Location
- Country: Canada
- Province: Quebec
- Region: Saguenay-Lac-Saint-Jean
- Regional County Municipality: Le Fjord-du-Saguenay Regional County Municipality
- Unorganized territory and a city: Lac-Achouakan and Lac-Ministuk

Physical characteristics
- Source: Pika Lake
- • location: Lac-Achouakan
- • coordinates: 48°00′44″N 71°34′02″W﻿ / ﻿48.01222°N 71.56714°W
- • elevation: 557
- Mouth: Pikauba River
- • location: Lac-Ministuk
- • coordinates: 48°07′01″N 71°28′48″W﻿ / ﻿48.11694°N 71.48°W
- • elevation: 410 m (1,350 ft)
- Length: 20.5 km (12.7 mi)
- • location: Lac-Ministuk

Basin features
- • left: (from the mouth) Décharge du lac Janvry, décharge du lac Scott, du lac Clarence Gagnon, du lac du Merle et du lac de la Niche, décharge (via Pika Lake) du lac Audubon, décharge (via Pika Lake) des lacs Neptune et Pluton.
- • right: (from the mouth) Ruisseau Savard, ruisseau Gobeil (via Hocquart Lake), décharge (via Hocquart Lake) du lac Larivière.

= Pika River =

River in Saguenay-Lac-Saint-Jean, Quebec, Canada

The Rivière Pika is a freshwater tributary of the Pikauba River, flowing in the administrative region of Saguenay–Lac-Saint-Jean, in the province of Quebec, in Canada. This watercourse successively crosses the regional county municipalities of:

- MRC Lac-Saint-Jean-Est Regional County Municipality, in the unorganized territory of Lac-Achouakan;
- MRC du Le Fjord-du-Saguenay Regional County Municipality, in the unorganized territory of Lac-Ministuk.

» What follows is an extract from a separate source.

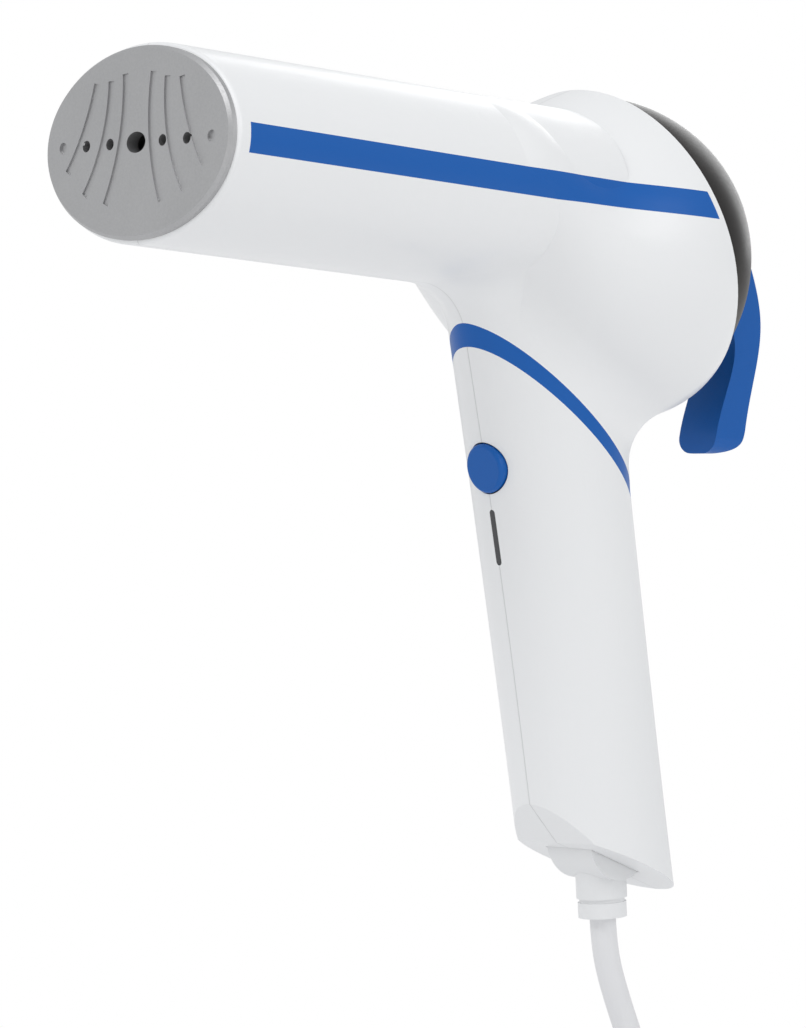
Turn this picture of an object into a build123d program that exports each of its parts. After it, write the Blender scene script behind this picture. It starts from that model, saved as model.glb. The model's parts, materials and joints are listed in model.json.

The upper part of the Pika River valley is accessible by route 169 (route d'Hébertville); other secondary forest roads have been developed in the sector for forestry and recreational tourism activities.

Forestry is the primary economic activity in the sector; recreational tourism, second.

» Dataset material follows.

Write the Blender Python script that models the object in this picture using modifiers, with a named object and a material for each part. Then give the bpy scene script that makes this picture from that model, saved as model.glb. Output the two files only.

The surface of the Pika River is usually frozen from late November to early April, however safe circulation on the ice is generally from mid-December to late March.

== Geography ==
Draining small lakes in the northern part of the Laurentides wildlife reserve, the Pika river, a small tributary of the left bank of the Pikauba river, flows over approximately 16.37 km from Little Pika lake and Pika Lake.

The main watersheds neighboring the Pika River are:
- north side: Pikauba River, Bras des Angers, Dominus stream, Sauce stream, Petite rivière Pikauba;
- east side: Pikauba river, Savard brook, Little Pikauba river, Suzor-Côté lake, Bousquet lake, Sekaw lake, Gobeil brook, Cyriac River;
- south side: Lac du Panache, Rivière aux Canots, Rivière aux Canots Est, Riffon Lake, Girard stream;
- west side: Rivière aux Écorces, Pika Lake, Lac Audubon, Lac Cadieux, Morin River, Lac Morin.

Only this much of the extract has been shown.